Understanding The Pros and Cons of Condos
- Condominiums are a flexible and affordable option for some home buyers, but there are distinct differences between condos and single-family homes. Here are some things to consider if you are thinking of buying a condo.
- Storage space varies wildly in condominium units. Some buildings have storage cages in the basement, but many don’t. If you need a lot of storage space, a condo may not be the best choice.
- Private space outdoors is rare in a condominium development. This is great if you dislike maintaining a lawn, but if you love to garden or lounge outdoors, you may regret your condo purchase. If outdoor space is essential to you, consider purchasing near a park or a condo in a building with a roof deck, possibly.
- Most condominium developments have luxurious amenities like on-site gyms, communal outdoor spaces (in some cases swimming pools), community lounges, and playgrounds, which are very attractive to a certain type of homebuyer. Keep in mind, though, that the more amenities you have, the higher your monthly fees will be, so choose your amenities wisely.
- Almost all condo developments have an onsite maintenance crew that handles any repairs to your home and maintains the common areas. They often also arrange for deliveries to your home and even let approved workmen into your homes, such as cable or phone technicians.
- Condos usually offer enhanced security, such as a doorman, multiple secure entry locks, and in some cases, round-the-clock security personnel—which is very helpful in the event of an emergency.
- You’ll pay maintenance fees and dues to cover the costs associated with the amenities and security, even if you don’t use them all. The fees are set by the condo board, and they often increase on a periodic basis. These fees will be on top of your monthly mortgage payment.

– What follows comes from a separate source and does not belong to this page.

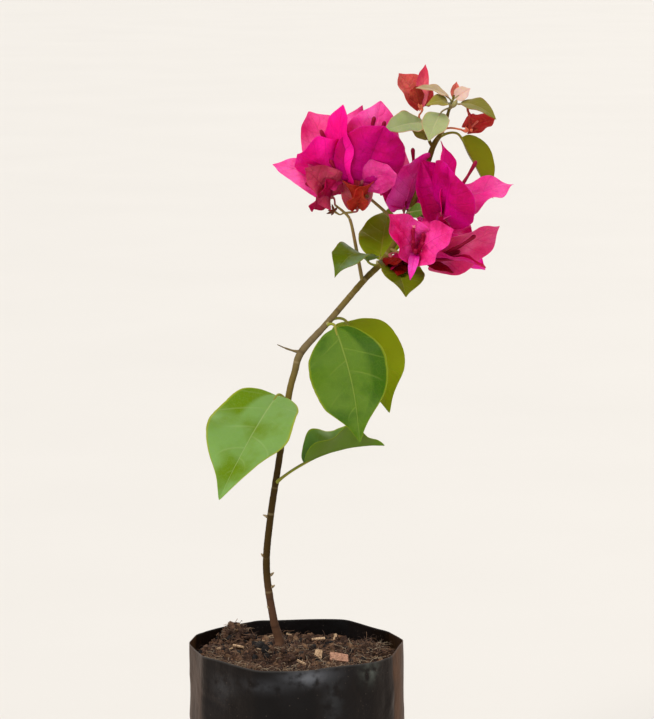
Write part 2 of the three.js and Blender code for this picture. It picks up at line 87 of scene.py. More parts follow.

- The resale price on your unit often hinges on what other units are available in your development, and at what previous like-kind apartments have sold for. Condo units are very similar to one another, so the number of available units, views, finishes, and appliances often determine your asking price.
- Condo living is governed by the condo association and any rules and regulations they adopt, although in most cases you will have a vote. Some condo boards restrict pets or noise levels. Make sure you read all your condo rules and regulations before purchasing a unit.
- Condo residents live in proximity to one another; it’s a good idea to meet your neighbors before you buy.